Financing for start up companies and SMEs can be a challenge as innovators look to develop and then scale their businesses/ideas quickly in a fast-moving disruptive marketplace like the Middle East. Innovative financial solutions can help and Venture Capital (VC) and Private Equity (PE) are two of the options to consider.
For MBA students, especially at The University of Manchester Middle East Centre, VC and PE are of increasing interest, as more MBA students are undertaking their MBA programme to test their existing business plans, or use the programme to help them embark on a more entrepreneurial career path.
Of course, financing is a critical step in the process of starting a new business and the ability to understand what VC investors and PE houses are looking for in a startup investment is critical, as is the ability to speak, present and persuade/sell the idea of the startup to prospective investors who are looking for investment opportunities. And they are very highly selective about what they will invest their money in.
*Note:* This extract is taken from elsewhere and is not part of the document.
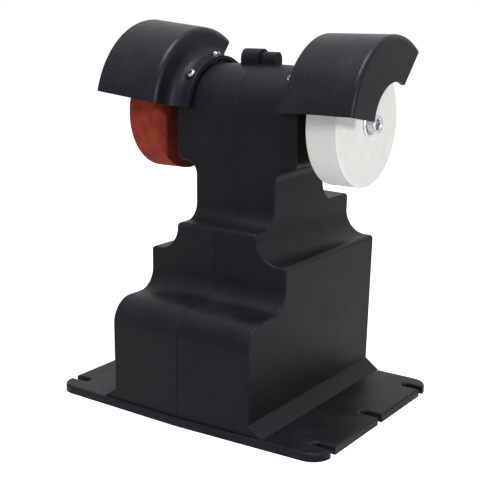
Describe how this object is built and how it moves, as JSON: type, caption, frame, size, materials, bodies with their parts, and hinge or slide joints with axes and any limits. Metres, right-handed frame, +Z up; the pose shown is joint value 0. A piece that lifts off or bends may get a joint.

VC and PE are often clustered together but there are important differences.
PE is generally a means of taking a business from where it is currently, to where the owners want it to be; and in the process, the business owners can also de-risk and take some of their own money out of the company; it is important for entrepreneurs to be able to capitalise on some of the value they have created in the early years of building their business and PE presents a way of doing this.
In contrast, VC is more about startup companies and early-stage investments and a VC investor typically may invest money where others will not. However - and this is a big but - the VC must like your idea and you, the team behind it.
Today, many MBA students want to be entrepreneurs and learning how to address an audience, pitch a business idea to a VC or angel investor in a way which is clearly understandable and attractive to investors, is a fundamental skill required. This means knowing who VCs are and what they are looking for. They will probably have a finance background and use other experts to evaluate a business investment opportunity; they are very well connected and networked.
One basic but key element of seeking VC investments is for a business to make itself visible to these potential investors. This can simply mean setting up the business in a cluster environment such as those in the UAE, which make it easy for VCs to search and find, then select a young business. It’s a fact that entrepreneurs tend to cluster together in industry groups centred on a geographic area, such as Silicon Valley – this could just as easily be Dubai Silicon Oasis.
The Middle East regional economy is ripe for increasing Venture Capital and Private Equity activity as digital transformation and the growing startup culture creates rapid transformation, digital disruption and new business opportunities.